Interview mit Julia Tieke
„Ich hatte das Gefühl, das einzig konkrete, das ich für Faiz tun kann, ist, den Kontakt zu halten. Daher habe ich in dieser Zeit in meinem Handy die Benachrichtigungen für eingehende Nachrichten aktiviert, was ich sonst nie tue. In diesem Fall war es mir wichtig, ggfls. sofort reagieren zu können. Damit habe ich mich aber auch unter Stress gesetzt, denn ich habe mich beispielsweise in einem Theater-Foyer, im Supermarkt oder auf einer Party befunden, wenn gerade eine neue Nachricht aus den Wäldern Südosteuropas bei mir landete. Und da fühlt man sich hilflos. Die Asymmetrie unserer Lebensumstände war direkt, sozusagen symmetrisch, erlebbar, in der Gleichzeitigkeit des Chats, dem Live-Charakter der direkten digitalen Verbindung vom Lager im Wald in die Berliner Wohnung, vom Lastwagen eines Schleppers an den Bürotisch.“
Im Wald
3. Oktober 2014
Julia: Salam, Faiz. Wo bist du? Ich hab von Hozan gehört, dass du unterwegs bist.
4. Oktober 2014
Faiz: Ich bin in Mazedonien, im Dschungel.
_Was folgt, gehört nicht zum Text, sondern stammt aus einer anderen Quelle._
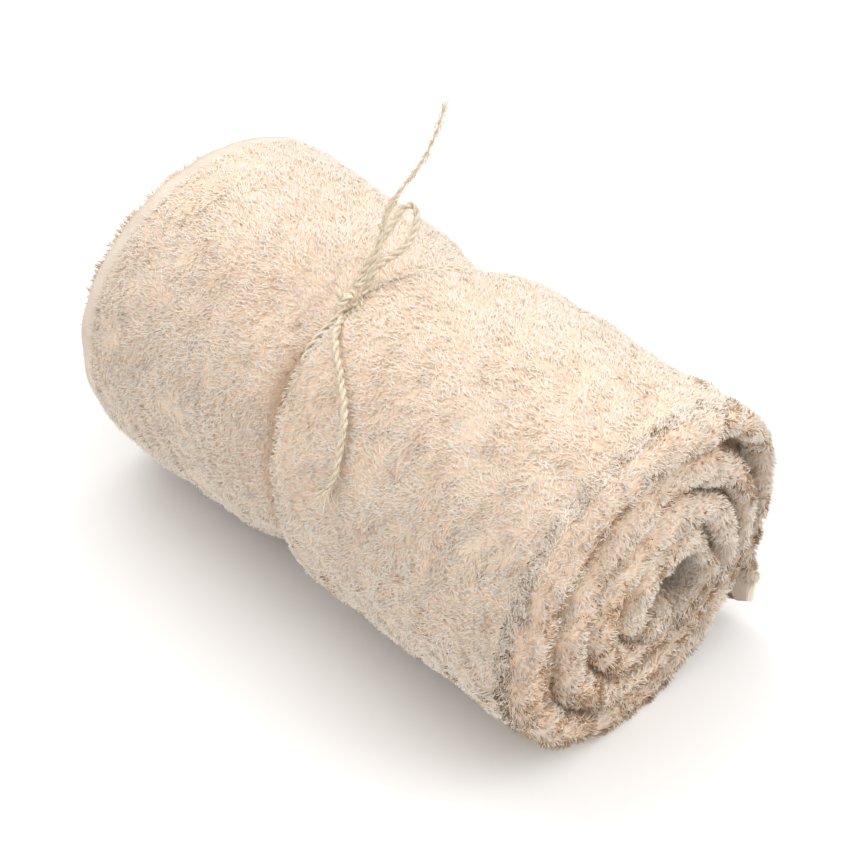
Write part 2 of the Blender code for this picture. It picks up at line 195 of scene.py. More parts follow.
def flare(turn, x):
    """How far the corner by the folded end stands off."""
    share = (turn - TURN_SPLIT) / (TURN_END - TURN_SPLIT)
    return FLARE * ease(0.45, 1.0, share) * ease(0.050, 0.160, x)


def skin(turn, x):
    """Distance from the heart of the outermost cloth's outer side, before the waist."""
    share = (turn - TURN_SPLIT) / (TURN_END - TURN_SPLIT)
    loose = winding(turn - 360) + table(LOOSE_END, share) + table(LOOSE_END, share, 2) + GAP + 0.0008 + flare(turn, x)
    blend = ease(TURN_SPLIT - 4, TURN_SPLIT + 8, turn)
    return winding(turn) * (1 - blend) + loose * blend


def under_skin(turn, x=0.0):
    """Distance from the heart of the winding's inner side."""
    share = np.clip((turn - TURN_SPLIT) / (TURN_END - TURN_SPLIT), 0, 1)
    off = (table(LOOSE_END, share, 2) + GAP + 0.0008) * ease(TURN_SPLIT - 10, TURN_SPLIT + 4, turn)
    return winding(turn - 360) + off + flare(turn, x)


PARTING = [(-900, 0.0), (-640, 0.0012), (-560, 0.0026), (-500, 0.0010), (-420, 0.0), (-300, 0.0008), (-220, 0.0024),
           (-180, 0.0018), (-120, 0.0), (20, 0.0), (80, 0.0012), (130, 0.0026), (175, 0.0016), (230, 0.0), (330, 0.0004),
           (400, 0.0006), (440, 0.0030), (490, 0.0068), (520, 0.0064), (548, 0.0020), (582, 0.0)]
EYE_FRONT, EYE_BACK = 0.004, 0.012
swell = Field(3, 0.085)
dents = Field(5, 0.030)
creep = Field(8, 0.042)
crumple = Field(9, 0.036)


def place(turn, x, depth, inset=PILE):
    """A point of the winding. depth is 0 on the turn's outer side and 1 on its inner side;
    the cloth keeps inset clear of both for its pile."""
    turn, x, depth = np.broadcast_arrays(np.asarray(turn, float), np.asarray(x, float), np.asarray(depth, float))
    # The towel's corner is round.
    turn = turn - 4.5 * ease(HALF - 0.024, HALF, x) ** 2 * ease(TURN_END - 18, TURN_END, turn)
    a = np.radians(turn)
    dy, dz = -np.cos(a), np.sin(a)
    high = skin(turn, x)
    low = under_skin(turn, x)
    bare = ease(TURN_END - 12, TURN_END - 8, turn)
    inset = inset * (1 - 0.8 * bare)
    r = (high - inset) * (1 - depth) + (low + inset) * depth
    outer = table(FULLNESS, x + HALF) * ease(200, 260, turn)
    seen = np.mod(turn - 90, 360) + 90
    back = np.exp(-(((seen - 140) / 42) ** 2)) * ease(424, 452, turn)
    outer = outer + back * (0.0030 * ease(-0.075, -0.125, x) + 0.0016 * ease(-0.125, -0.165, x) + 0.0026 * ease(0.0, 0.030, x))
    # Toward the folded end the turns part a little, most at the upper right.
    reach = winding(TURN_END - np.mod(TURN_END - turn, 360))
    phi = np.mod(turn, 360)
    part = ease(HALF - 0.040, HALF - 0.006, x) * depth * table(PARTING, turn)
    r = r + part
    # The eye is a long hollow, not a round one.
    eye = EYE_FRONT * np.clip(np.cos(a), 0, 1) ** 2 + EYE_BACK * np.clip(-np.cos(a), 0, 1) ** 2
    r = r + eye * np.clip(1 - r / np.maximum(reach, 1e-4), 0, 1) ** 2
    base = np.stack([x, HEART_Y + dy * r, HEART_Z + dz * r], -1)
    ripple = 0.0010 * swell(base) + 0.0006 * dents(base)
    ripple = ripple + 0.0017 * crumple(base) * ease(HALF - 0.045, HALF - 0.010, x) * (0.35 + 0.65 * ease(1.0, 0.8, r / np.maximum(reach, 1e-4)))
    r = r + outer + ripple
    y, z = HEART_Y + dy * r, HEART_Z + dz * r
    drawn, moved, off, round_angle = groove(x, y, z)
    share = np.clip(r / np.maximum(reach, 1e-4), 0, 1.1)
    r = r - drawn * share ** 2
    # A pocket beside the knot.
    pocket = np.exp(-((off - 0.0085) / 0.0040) ** 2 - ((round_angle - 71) / 3.4) ** 2)
    r = r - 0.0050 * pocket * ease(0.8, 1.0, share)
    shift = moved * ease(0.70, 0.98, share) * (1 - 0.8 * pocket)
    y, z = HEART_Y + dy * r, HEART_Z + dz * r
    return np.stack([x + shift, y, np.maximum(z, 0.0016 * np.ones_like(z))], -1)


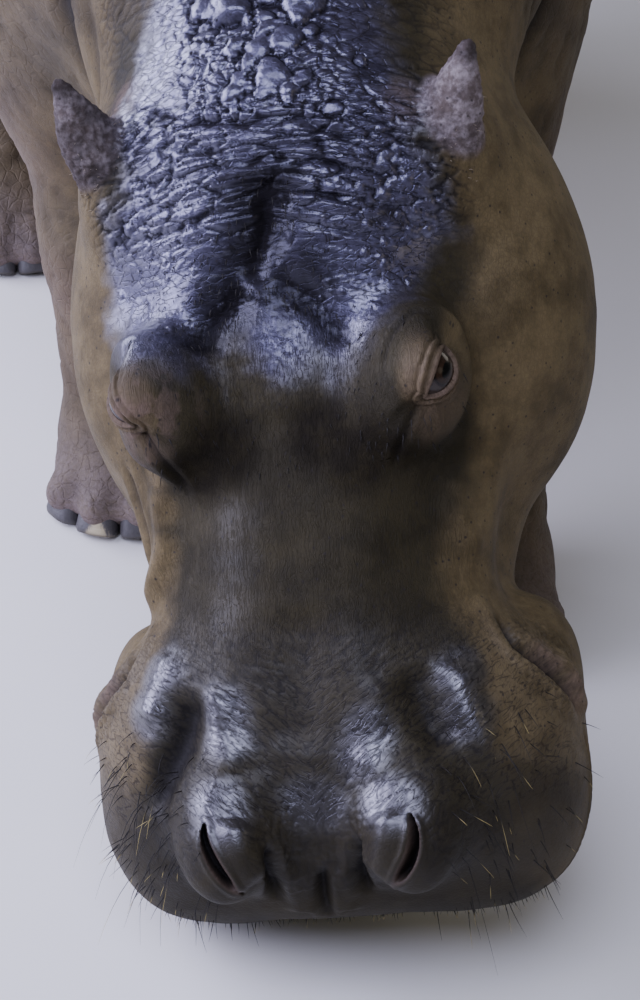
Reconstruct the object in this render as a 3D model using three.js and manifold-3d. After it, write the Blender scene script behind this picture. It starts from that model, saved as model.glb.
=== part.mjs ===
// A hippopotamus, life size, standing on four feet with its head lowered to the ground.
// Millimetres, +Z up. The animal faces -Y and its left side is towards +X. The origin is on the
// floor, under the middle of the animal's bounding box.
//
// The body is one smooth surface: the place where a field, a blend of eggs and bars, is zero.
// Each part of the body is that surface inside the part's own region, as a closed faceted solid.

import * as THREE from "three";
import { mergeVertices } from "three/addons/utils/BufferGeometryUtils.js";
import Module from "manifold-3d";

const wasm = await Module();
wasm.setup();

// ---------- driving dimensions ----------

const GAP = 0.3; // clearance between neighbouring solids
const SOLE_LEVEL = 0;

// The head has its own frame: x to the animal's left, y back from the front of the muzzle
// towards the neck, z up from the bridge of the snout.
const HEAD_PLACE = [4, -1182, 152];
const HEAD_TURN = 7;
const HEAD_PITCH = 52;
const HEAD_ROLL = 16;

// The trunk's frame stands on the floor under the shoulders, with y towards the tail.
const SHOULDERS_PLACE = [-60, -120, 0];
const TRUNK_TURN = 14;

// How smoothly the groups of the body run into each other.
const NECK_BLEND = 70;
const LEG_BLEND = 120;
const TAIL_BLEND = 60;

const EYE = { radius: 23, place: [130, 475, 19], sides: 10, rings: 8 };

// The facets' size in each part, and the box that each part's surface is looked for in.
const CELL = { head: 42, jaw: 47, neck: 70, trunk: 110, tail: 38, leg: 72, foot: 45, ear: 14.4 };
const SEARCH = {
  head: { low: [-352, -1290, -38], high: [330, -380, 960] },
  neck: { low: [-420, -1000, 200], high: [400, -200, 1200] },
  trunk: { low: [-1020, -920, 230], high: [620, 1700, 1500] },
  tail: { low: [-640, 1150, 520], high: [-260, 1620, 1200] },
};
const LEG_MARGIN = 65; // how far a leg's surface is followed outside its region
const FOOT_MARGIN = 100; // and a foot's surface above the ankle

const COLOUR = {
  back: "#4a4247",
  snout: "#4b3f3d",
  leg: "#75605a",
  ear: "#8a7480",
  nail: "#3f3c42",
  eye: "#2a1c14",
};
const SKIN_ROUGHNESS = 0.55;
const HORN_ROUGHNESS = 0.4;
const EYE_ROUGHNESS = 0.08;

// ---------- the shapes of the body ----------
// An egg is an ellipsoid, or a squarer block where "square" is over 2. A bar is a rod with round
// ends and a radius for each. "pair" repeats a shape on the right side. "blend" is how far a
// shape runs smoothly into those before it in its list.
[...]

Vielleicht gehe ich zurück nach Griechenland.
Julia: Kann ich dich irgendwie unterstützen?
Faiz: Ich weiß nicht. Wir leben wie Affen, zwischen den Bäumen. Es ist unmöglich, nach Serbien zu gelangen. 14 Tage, inmitten von Bäumen.
Julia: Ich habe eine gute Freundin mit Freunden in Mazedonien. Ich ruf sie noch heute an. Wahrscheinlich leben die in Skopje.
Später am Tag
Julia: Es tut mir leid, dass du das alles durchmachen musst. Skopje ist etwa 140 km weit weg von dort, wo du jetzt laut Facebook bist.
Faiz: Mein Akku ist gleich leer. Vielleicht gehe ich zur Polizei. Um diese furchtbare Reise zu beenden und nach Athen zurückzugehen.
Julia: Oh. Sie würden dich einfach zurück nach Athen schicken?
Faiz: Ja. Nachdem sie uns geschlagen haben.
Julia: Kannst du dein Handy aufladen? Ich kann versuchen, über diese Freunde Geld zu schicken.
Faiz: Neiiiiin! Ich brauche kein Geld.
Julia: Ok. Faiz: Wir müssen Menschen bleiben. Nur das.
Julia: Ja.
Faiz: In dieser schrecklichen Welt.
Julia: Du bist ganz sicher ein Mensch!
Faiz: Ja.
Julia: Du wirst also nach heute erstmal nicht mehr schreiben können?
Faiz: Ich werde probieren, das Handy in irgendeinem Dorf aufzuladen.